===== Record extracts

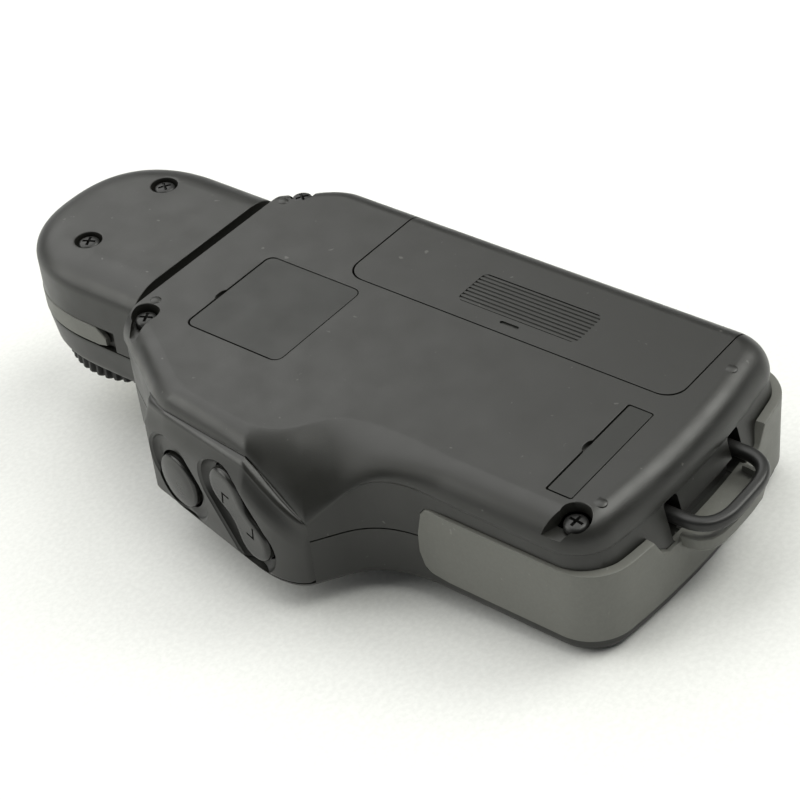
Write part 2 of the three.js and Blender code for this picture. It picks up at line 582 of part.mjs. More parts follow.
function sensorParts() {
  place('sensor_board', rod(8.2, -19.6, -18.6, 0, SENSOR_Y, 24), 'board');
  place('photocell', rod(5, -22.2, -19.9, 0, SENSOR_Y, 24), 'black');
  place('photocell_filter', rod(6, -23.6, -22.5, 0, SENSOR_Y, 24), 'glass');
  const rim = [];
  for (let i = 0; i < RING.ribs; i += 1) {
    for (const [share, drop] of [[0, 0], [0.45, 0], [0.6, RING.ribDepth], [0.85, RING.ribDepth]]) {
      const angle = 2 * Math.PI * (i + share) / RING.ribs;
      const r = RING.r - drop;
      rim.push(new THREE.Vector2(r * Math.cos(angle), SENSOR_Y + r * Math.sin(angle)));
    }
  }
  const ring = prism(rim, RING.bottom, RING.top)
    .subtract(rod(RING.bore, RING.bottom - 1, RING.top + 1, 0, SENSOR_Y, 32));
  place('locking_ring', ring, 'black');

  const profile = [];
  const steps = 6;
  const inner = DOME.r - DOME.shell;
  for (let i = 0; i <= steps; i += 1) {
    const angle = Math.PI / 2 * i / steps;
    profile.push(new THREE.Vector2(DOME.r * Math.sin(angle), DOME.centreZ - DOME.r * Math.cos(angle)));
  }
  profile.push(new THREE.Vector2(DOME.r + 1.3, DOME.centreZ), new THREE.Vector2(DOME.r + 1.3, RING.top));
  profile.push(new THREE.Vector2(inner, RING.top));
  for (let i = steps; i >= 0; i -= 1) {
    const angle = Math.PI / 2 * i / steps;
    profile.push(new THREE.Vector2(inner * Math.sin(angle), DOME.centreZ - inner * Math.cos(angle)));
  }
  const dome = new THREE.LatheGeometry(profile, 24).rotateX(Math.PI / 2);
  place('diffuser_dome', solid(dome.translate(0, SENSOR_Y, 0)), 'dome');
}

function neckParts() {
  const tube = rodY(NECK_R, -6.6, 6.6, 0, NECK_AXIS_Z)
    .subtract(rodY(NECK_R - 1.6, -7, 7, 0, NECK_AXIS_Z));
  place('neck_tube', tube, 'steel');
  const collar = (r, bore, y0, y1) => rodY(r, y0, y1, 0, NECK_AXIS_Z)
    .subtract(rodY(bore, y0 - 1, y1 + 1, 0, NECK_AXIS_Z));
  place('neck_bush', collar(NECK_R + 1.4, NECK_R + GAP, -3.4, -0.9), 'black');
  place('neck_spring_washer', collar(NECK_R + 3, NECK_R + GAP, -4.3, -3.8), 'steel');
  place('neck_retaining_ring', collar(NECK_R + 2, NECK_R + GAP, -5.8, -4.6), 'steel');
  const plate = (y0, y1) => block(-20, 20, y0, y1, -23, -2.4)
    .subtract(rodY(NECK_R + GAP, -3, 3, 0, NECK_AXIS_Z));
  place('body_neck_plate', plate(NECK_Y + GAP, 0.1), 'black');
  place('head_neck_plate', plate(0.4, HEAD.y0 - GAP), 'black');

  const strip = new THREE.Shape();
  const halfThick = 0.25;
  const cableZ = NECK_AXIS_Z;
  strip.moveTo(-12, cableZ - halfThick);
  strip.lineTo(9.75, cableZ - halfThick);
  strip.lineTo(12.75, -18.3);
  strip.lineTo(13.25, -18.3);
  strip.lineTo(10.1, cableZ + halfThick);
  strip.lineTo(-12, cableZ + halfThick);
  const cable = new THREE.ExtrudeGeometry(strip, { depth: 5, bevelEnabled: false })
    .translate(0, 0, -2.5).rotateY(Math.PI / 2).rotateX(Math.PI / 2);
  place('sensor_cable', solid(cable), 'cable');
}

// ---------------------------------------------------------------- screws
function screw(name, x, y, seat, length) {
  const cross = SCREW.cross / 2;
  const body = rod(SCREW.headR, seat, seat + SCREW.headH, x, y, 16)
    .translate(0, 0, GAP)
    .add(rod(SCREW.shankR, seat - length, seat + GAP + 0.5, x, y, 10))
    .subtract(block(x - 1.4, x + 1.4, y - cross, y + cross, seat + 1, seat + 4))
    .subtract(block(x - cross, x + cross, y - 1.4, y + 1.4, seat + 1, seat + 4));
  place(name, body, 'blackSteel');
}

rearCover();
frontCover();
gripBand();
batteryCover();
backPlates();
sideButtons();
batteryParts();
innerParts();
strapRing();
headParts();
sensorParts();
neckParts();
BODY_SCREWS.forEach(([x, y, seat], i) => screw(`body_screw_${i + 1}`, x, y, seat, SCREW.length));
HEAD_SCREWS.forEach(([x, y, seat], i) => screw(`head_screw_${i + 1}`, x, y, seat, SCREW.length));

// ---------------------------------------------------------------- lay it face down
meter.rotation.x = REST_TILT;
const group = new THREE.Group();
group.add(meter);
group.updateMatrixWorld(true);
const extent = new THREE.Box3().setFromObject(meter, true);
const middle = extent.getCenter(new THREE.Vector3());
meter.position.set(-middle.x, -middle.y, -extent.min.z);

export default group;
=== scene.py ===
# Handheld light meter: the looks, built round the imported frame.
#
# Shapes are made in the meter's own axes, in millimetres, and turned into the frame at the
# end: +X towards the battery cover, +Y towards the head, +Z out of the flat back. X = 0 is
# the middle of the body, Y = 0 the gap between head and body, Z = 0 the back face.
import json
from math import cos, pi, radians, sin, sqrt, tan

import bmesh
import bpy
from mathutils import Matrix, Vector


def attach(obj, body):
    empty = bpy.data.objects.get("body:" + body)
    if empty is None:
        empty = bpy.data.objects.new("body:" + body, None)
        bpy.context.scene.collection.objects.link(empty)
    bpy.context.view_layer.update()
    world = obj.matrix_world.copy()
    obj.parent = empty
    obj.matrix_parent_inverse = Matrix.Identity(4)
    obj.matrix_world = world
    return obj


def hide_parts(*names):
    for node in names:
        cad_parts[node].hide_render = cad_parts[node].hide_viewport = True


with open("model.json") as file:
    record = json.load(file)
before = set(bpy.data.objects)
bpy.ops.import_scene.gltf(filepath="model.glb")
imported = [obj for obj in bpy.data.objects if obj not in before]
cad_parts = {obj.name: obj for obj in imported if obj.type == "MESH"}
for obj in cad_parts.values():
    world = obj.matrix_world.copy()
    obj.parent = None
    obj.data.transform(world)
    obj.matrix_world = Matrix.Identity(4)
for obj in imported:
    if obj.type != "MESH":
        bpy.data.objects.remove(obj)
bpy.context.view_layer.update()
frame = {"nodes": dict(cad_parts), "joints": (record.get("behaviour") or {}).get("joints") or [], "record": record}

# ---------------------------------------------------------------- driving dimensions (mm)
MM = 0.001
GAP = 0.3
FAR = 90                    # past everything, for cutters
CASE_WALL = 2.2
HEAD_WALL = 2
DECK_DEPTHS = (2.1, 3.8)    # top and underside of the deck the battery cover lies on
SCREW_HOLE_R = 1.4
NECK_HOLE_R = 8.7           # in the body
NECK_TUBE_HOLE_R = 7.3      # in the head
BUTTON_HOLE_R = 6.1
PIN_HOLE_R = 0.95
PANEL_PROUD = 0.35
SHARP = 30                  # degrees, above which an edge is rounded
NECK_Y = -0.9
PARTING_Z = -16.5
BODY_DEPTH = 28
SIDE_X = 31.6
TAIL_CORNER = 8.5
TAIL_BOW = 3.6
TAIL_BACK_Y = -102.1
TAIL_WALL_Y = -104.3
TAIL_FLARE_Z = -14
POD_FACE = Vector((-41.2, -25, 0))
POD_TURN = radians(11.8)
PANEL_BOTTOM = -26.2
BAND = dict(top=-9.2, bottom=-24.6, proud=0.7, depth=0.8, start=-73.4, corner=2.7)
POCKET = dict(x=12.6, y=-106.6, z0=-14.2, z1=-5.85, half=1.95)
STRAP = dict(pivot_y=-108.9, z=-9.7, x=10.2, straight_y=-115, tip_y=-120.9, r=1.3)
BATTERY_COVER = dict(x=5.9, y0=-103.3, y1=-29.3, corner=4, thickness=1.8)
LABEL = (-22.1, 3.3, -36, -13)
SERIAL = (-24.8, 1.1, -102.1, -96.8)
PLATE_THICKNESS = 0.7
HEAD = dict(x=21.5, y0=1.4, shoulder=16, tip=39.9, power=2.35, depth=24.9, roll=8, drop=5)
HEAD_PARTING_Z = -16.6
SENSOR_Y = 19.5
NECK_AXIS_Z = -12.5
MEASURE = dict(z=-19.6, along=0, r=5.6)
ROCKER = dict(z=-15.8, along=-19.4, length=19.4, width=9, turn=radians(48))
WINDOW = dict(x=21, y0=-46, y1=-12, corner=3)
KEYS = {"power_key": (-15, -58), "mode_key": (0, -58), "iso_key": (15, -58),
        "memory_key": (-15, -76), "memory_clear_key": (0, -76), "average_key": (15, -76)}
KEY_R = 4.6
SOCKET = (-30, -20.4)       # Y and Z on the side wall
BODY_SCREWS = [(-23.4, -4.2, -2.9), (23.6, -4.2, -2.9), (-27.2, -104.6, -3.4),
               (10.3, -99.5, -4.6)]
HEAD_SCREWS = [(-11.3, 22.5, -2.1), (11.3, 22.5, -2.1)]
BEADS = [(-19.4, -3.3, 0), (19.2, -3, 0), (-22.7, -106.6, -0.15), (18.8, -106.9, -0.15)]

# The camera, in the meter's own axes.
CAMERA_PLACE = Vector((-233.874, -250.995, 232.143))
CAMERA_RIGHT = Vector((0.60431766, -0.79212033, -0.08570615))
CAMERA_DOWN = Vector((-0.5429122, -0.3306704, -0.77194781))
CAMERA_LENS = 93.8


def meter_matrix():
    """The meter's own axes, in millimetres, to the frame."""
    turn = next(j for j in frame["joints"] if j["name"] == "head_turn")
    y = Vector(turn["axis"]).normalized()
    x = Vector((1, 0, 0))
    z = x.cross(y)
    origin = Vector(turn["pos_m"]) / MM - HEAD["y0"] * y - NECK_AXIS_Z * z
    axes = Matrix((x, y, z)).transposed().to_4x4()
    axes.translation = origin
    return Matrix.Scale(MM, 4) @ axes


METER = meter_matrix()
NECK = Matrix.Translation((0, 0, NECK_AXIS_Z)) @ Matrix.Rotation(-pi / 2, 4, "X")


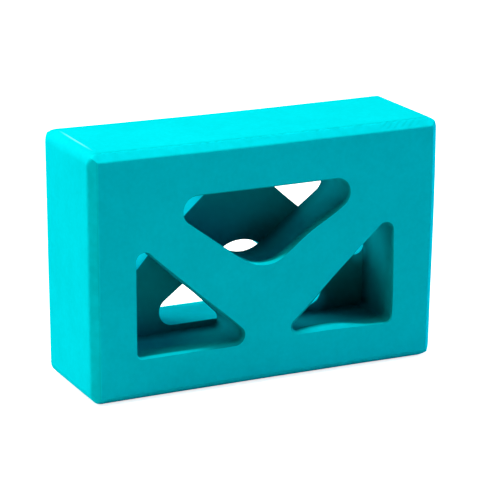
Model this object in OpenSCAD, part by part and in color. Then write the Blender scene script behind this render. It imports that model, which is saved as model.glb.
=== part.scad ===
// Yoga block of one piece of foam, lightened by cut-outs.
// The block stands on a long narrow side. X runs along its length, Y through its
// thickness and Z up, and the origin is at the middle of the side it stands on.
//
// Cut-outs enter from the front and from the back, and each set stops halfway. The
// three in front leave two struts that spread upwards in a V. The three at the back
// are the same set turned upside down, so that their struts lean the other way and
// cross the front ones, and the block is open only where the two sets overlap.

/* [Block] */
// Length of the block
block_l = 228.6; // [200:0.1:260]
// Height of the block, as it stands on a long narrow side
block_h = 152.4; // [140:0.1:180]
// Thickness of the block, from front face to back face
block_t = 76.2; // [50:0.1:100]
// Flat bevel around the front face and around the back face
face_bevel = 5; // [1:0.1:6]
// Rounding of the four edges that run from front to back
edge_r = 7.4; // [6.5:0.1:14]

/* [Frame left around the cut-outs] */
// Width of the post at each end
post_w = 29.8; // [24:0.1:34]
// Height of the rail beside the long side of the centre cut-out
centre_rail_h = 31; // [24:0.1:36]
// Height of the rail beside the corner cut-outs
corner_rail_h = 27.2; // [22:0.1:34]
// Shift of all the cut-outs along the length of the block
cut_shift = -1.5; // [-4:0.1:4]

/* [Struts, measured between sharp corners] */
// Gap between the tips of the two corner cut-outs
foot_gap = 16.4; // [10:0.1:24]
// Drop of the centre cut-out's point below the middle of the height
point_drop = 9.3; // [7:0.1:14]
// Drop from the centre rail to the top of a corner cut-out
head_drop = 24.8; // [18:0.1:30]
// Distance from the post to the tip of the centre cut-out
head_inset = 12.2; // [4:0.1:20]

/* [Roundings of the cut-outs] */
// Radius at the point of the centre cut-out
centre_point_r = 21; // [10:0.5:24]
// Radius at the two tips of the centre cut-out
centre_tip_r = 9; // [3:0.5:10]
// Radius at the two tips of a corner cut-out
corner_tip_r = 5; // [2:0.5:8]
// Radius at the square corner of a corner cut-out
corner_square_r = 2.5; // [1:0.5:8]
// Radius of the rim where a cut-out meets the face
rim_r = 2; // [0.5:0.1:4]

/* [Hidden] */
$fn = 96;

// How far a cutter runs past the face
past = 1;
// How far the corners of a cut-out stand proud of its sides
corner_proud = 0.02;
// Half of the thickness, which is the depth of every cut-out
half_t = block_t / 2;
// The four lines, seen from the front with the middle of the block at 0,
// that the cut-outs are drawn between
post_x = block_l / 2 - post_w;
top_y = block_h / 2 - centre_rail_h;
floor_y = corner_rail_h - block_h / 2;

// Outline of the block, anticlockwise
block_outline = [
    [-block_l / 2, -block_h / 2],
    [block_l / 2, -block_h / 2],
    [block_l / 2, block_h / 2],
    [-block_l / 2, block_h / 2]
];
// Outline of the centre cut-out: its point, then its two tips
centre_outline = [
    [0, -point_drop],
    [post_x - head_inset, top_y],
    [head_inset - post_x, top_y]
];
centre_radii = [centre_point_r, centre_tip_r, centre_tip_r];
// Outline of the right corner cut-out: its low tip, square corner and high tip
corner_outline = [
    [foot_gap / 2, floor_y],
    [post_x, floor_y],
    [post_x, top_y - head_drop]
];
corner_radii = [corner_tip_r, corner_square_r, corner_tip_r];

// Item i of a list that joins up into a ring
function ring(list, i) = list[(i + len(list)) % len(list)];

// Unit vector square to the side from a to b, towards the inside of the outline
function inward(a, b) = [a.y - b.y, b.x - a.x] / norm(b - a);

// Solid that fills an outline with rounded corners. Its edge has the section drawn by
// the child, which is turned about each corner's centre and carried along each side.
// The child is drawn from x = 0, and x = $reach in it is the line of the outline.
// No section comes further inside that line than shy, and the corners stand proud of
// the sides by a hair, so that the two cross cleanly. from_z and to_z are its ends.
module rounded_sweep(outline, radii, shy, proud, from_z, to_z) {
    last = len(outline) - 1;
    // The core stops short of the outline, and the sides lap over its edge.
    room = min(radii) - shy;
    core_in = shy + room / 3;
    side_in = shy + 2 * room / 3;
    normals = [for (i = [0:last]) inward(outline[i], ring(outline, i + 1))];
    centres = [
        for (i = [0:last])
            let (both = ring(normals, i - 1) + normals[i])
            outline[i] + 2 * radii[i] * both / (both * both)
    ];

    translate([0, 0, from_z])
        linear_extrude(to_z - from_z)
            polygon([
                for (i = [0:last])
                    each [
                        centres[i] - (radii[i] - core_in) * ring(normals, i - 1),
                        centres[i] - (radii[i] - core_in) * normals[i]
                    ]
            ]);

    for (i = [0:last]) {
        normal = normals[i];
        start = centres[i] - radii[i] * normal;
        end = ring(centres, i + 1) - ring(radii, i + 1) * normal;

        translate(centres[i])
            rotate_extrude() {
                $reach = radii[i] + proud;
                children();
            }
        translate(end)
            rotate([90, 0, atan2(-normal.y, -normal.x)])
                linear_extrude(norm(end - start))
                    translate([-side_in, 0]) {
                        $reach = side_in;
                        children();
                    }
    }
}

// Section of the block's edge, beveled at both faces
module block_section() {
    polygon([
        [0, -half_t],
        [$reach - face_bevel, -half_t],
        [$reach, face_bevel - half_t],
        [$reach, half_t - face_bevel],
        [$reach - face_bevel, half_t],
        [0, half_t]
    ]);
}

// Section of a cut-out's edge: a straight wall that opens out round a rim
module cut_section() {
    difference() {
        square([$reach + rim_r, half_t + past]);
        translate([$reach, -past])
            square([rim_r + past, half_t - rim_r + past]);
        translate([$reach + rim_r, half_t - rim_r])
            circle(rim_r);
    }
}

// One cut-out, from the middle of the thickness to past the front face
module cut_out(outline, radii) {
    rounded_sweep(outline, radii, 0, corner_proud, 0, half_t + past)
        cut_section();
}

// The three cut-outs that enter from the front
module cut_set() {
    translate([cut_shift, 0, 0]) {
        cut_out(centre_outline, centre_radii);
        cut_out(corner_outline, corner_radii);
        mirror([1, 0, 0])
            cut_out(corner_outline, corner_radii);
    }
}

// The whole block. It is drawn lying on its back and then stood up.
module foam_block() {
    color("darkturquoise")
        translate([0, 0, block_h / 2])
            rotate([90, 0, 0])
                difference() {
                    rounded_sweep(block_outline, [for (corner = block_outline) edge_r],
                                  face_bevel, 0, -half_t, half_t)
                        block_section();
                    cut_set();
                    rotate([180, 0, 0])
                        cut_set();
                }
}

foam_block();
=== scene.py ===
"""A firm foam yoga block: its visual model, its finish and a plain studio."""

import math

import bmesh
import bpy
import numpy as np
from bpy.props import (
    FloatProperty,
    FloatVectorProperty,
    PointerProperty,
)
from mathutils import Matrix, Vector, noise


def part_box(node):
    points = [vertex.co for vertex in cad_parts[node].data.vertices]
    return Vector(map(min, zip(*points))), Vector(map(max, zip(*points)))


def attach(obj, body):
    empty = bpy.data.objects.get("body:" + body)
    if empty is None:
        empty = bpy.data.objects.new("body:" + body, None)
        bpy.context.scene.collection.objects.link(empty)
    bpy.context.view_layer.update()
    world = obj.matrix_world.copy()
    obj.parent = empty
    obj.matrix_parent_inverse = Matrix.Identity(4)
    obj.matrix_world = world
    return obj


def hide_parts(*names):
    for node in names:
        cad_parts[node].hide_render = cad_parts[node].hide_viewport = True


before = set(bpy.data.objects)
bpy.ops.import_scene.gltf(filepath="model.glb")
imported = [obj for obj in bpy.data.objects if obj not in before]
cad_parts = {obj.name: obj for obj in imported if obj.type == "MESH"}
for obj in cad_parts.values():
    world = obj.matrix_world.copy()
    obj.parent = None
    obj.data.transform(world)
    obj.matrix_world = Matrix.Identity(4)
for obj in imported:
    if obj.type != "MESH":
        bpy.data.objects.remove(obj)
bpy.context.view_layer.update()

bl_info = {
    "name": "Foam yoga block",
    "version": (1, 0, 0),
    "blender": (4, 5, 0),
    "location": "3D View > Sidebar > Foam Block",
    "description": "Builds a one-piece foam yoga block with crossed struts, and a studio",
    "category": "Add Mesh",
}

NODE = "foam_block"
BODY = "root"
LOW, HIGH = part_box(NODE)
BLOCK = HIGH - LOW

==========

What is expected:
Which lines hold the string "joints"? List them all.

Expected output:
frame = {"nodes": dict(cad_parts), "joints": (record.get("behaviour") or {}).get("joints") or [], "record": record}
    turn = next(j for j in frame["joints"] if j["name"] == "head_turn")